Talking Point

March 23, 2010

Jonathan: A post-Yar’Adua era?

By Rotimi Fasan

ACTING  President Goodluck Jonathan on Wednesday last week finally put the Executive Council of the Federation out of the misery induced by the crisis of confidence that followed the yet unaccounted disappearance of President Umaru Yar’Adua since November last year.

If Jonathan is to function properly without having constantly to be on the lookout for enemies within, there was no way he could or should retain the dissolved cabinet, many of whose members have shown themselves to be more interested in feathering their own nest than doing what is in the interest of Nigeria, namely, ensuring a smooth and orderly management of the crisis that Yar’Adua caused when he went missing in action and members of his so-called kitchen cabinet, led by his wife, decided they could hold the rest of the country to ransom by playing power games with the President’s health issue.

By dissolving the ECF, Jonathan is not only consolidating his position, which is what he should do to move the country from where it got stalled since November 2009, but he might have effectively ushered Nigeria into a post-Yar’Adua era.

We cannot continue to pretend that Yar’Adua is likely to return any time soon which was the impression those who smuggled him into the country and have ensured to lock him up had wanted to create- that Jonathan was but at worst a pretender to the presidency or at best only a Vice President holding forte until the ailing President chooses to return. But if even Yar’Adua were to return today, there is nothing to suggest he would be able to fit into the scheme of things any longer. Which is to say that his era has effectively been consigned into history with the dissolution of his cabinet last week.

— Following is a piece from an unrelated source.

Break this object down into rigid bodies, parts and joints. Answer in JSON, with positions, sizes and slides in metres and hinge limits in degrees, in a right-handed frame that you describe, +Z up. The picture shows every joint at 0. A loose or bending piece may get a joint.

The next step should be quite obvious: Jonathan will have to constitute another cabinet ‘in his own image’, one that shares his vision and that can help steer Nigeria for the next 12 months or thereabout. Certainly he needs to consolidate his hold further as there is no telling what those who are bent on causing mayhem in the country might yet come up with.

It may not be entirely fortuitous that the crisis on the Plateau in which villages are being ethnically cleansed is assuming more virulence now that Jonathan is in charge. Despite effort to bring the mayhem under control, the perpetrators of the mass murders on Dogon Na Hauwa village have simply moved ahead to yet another part of the State to continue with their activities that can radically transform the image of Nigeria as a country yet under law if not brought to an end. Surely, the intention is to create the impression that Nigeria is back to the state of nature, a place where neither law nor order prevails.

Thus some marauders can just wake up, pick up their weapons and go on a killing spree with nobody holding them to account. Faced with such situation, Jonathan cannot but wield the big stick. But he can only do that with the confidence that comes with the assurance that he has the authority to do so; not in an atmosphere where his own ministers have their allegiance to some persons not recognised by the Constitution of Nigeria.

Inevitably, Jonathan can do with the stabilising presence of persons who are not new to the corridors of power, people who know the ropes and, where necessary, the intrigues that go with working in the domains of power. It may explain the constitution of the Presidential Advisory Council headed by T.Y. Danjuma, the former Chief of Army Staff and past player in bloody showdowns.

Where Jonathan might otherwise be weak, afraid to take decision he is not sure might go down well with certain individuals, particularly those who still see him as an upstart who only stumbled into power- with the support of old hands like some of the members of the PAC, Jonathan need not fear. He can look such bulldogs in the face and call their bluff without fear that he would be bitten. But Jonathan’s reliance on such old hands also throws up it own problems. One of which comes in the form of a question: When will Nigeria move beyond the era of recycling old faces?

Are there no new faces that can be trusted to exercise power with the confidence and assurance that they know what the stakes are? Why must we always have to take several steps backwards in order to advance? The manner Nigeria is presently constituted makes the return or presence of certain persons in power inevitable if not permanent. Why would it have been necessary to have a Presidential Advisory Council if the former Executive Council had played its constitutional role and informed the National Assembly immediately it became obvious that Yar’Adua was too ill to continue in office?

It would have saved us all the many weeks of confusion when Nigeria was effectively without a president. Instead, the Council decided to start playing games, coming up with sentimental nonsense about the need not to abandon the President even when Nigerians knew the Council members were only thinking of themselves. Thus how much independent action can one expect from Jonathan when he is surrounded not only by old faces but several closely linked with former President Olusegun Obasanjo? Is this not a case of moving out of frying pan into fire?

As for the former ministers, some of them might yet stage a comeback. Jonathan must be careful however that the likes of Michael Aondoakaa do not come within the vicinity of the Council chamber. He can, if he so wishes, resume work in Turai’s cabinet. Mansur Muktar, the Finance Minister, is sometimes identified as a member of the so-called Yar’Adua’s kitchen cabinet- perhaps because he is from Katsina.

But this is one man who has done nothing to suggest that he shares in the negative traits that such identification connotes. He has so far operated with the know-how, panache and dignity befitting his high office. Except he chooses to go, he deserves a place in any cabinet Jonathan may want to come up with.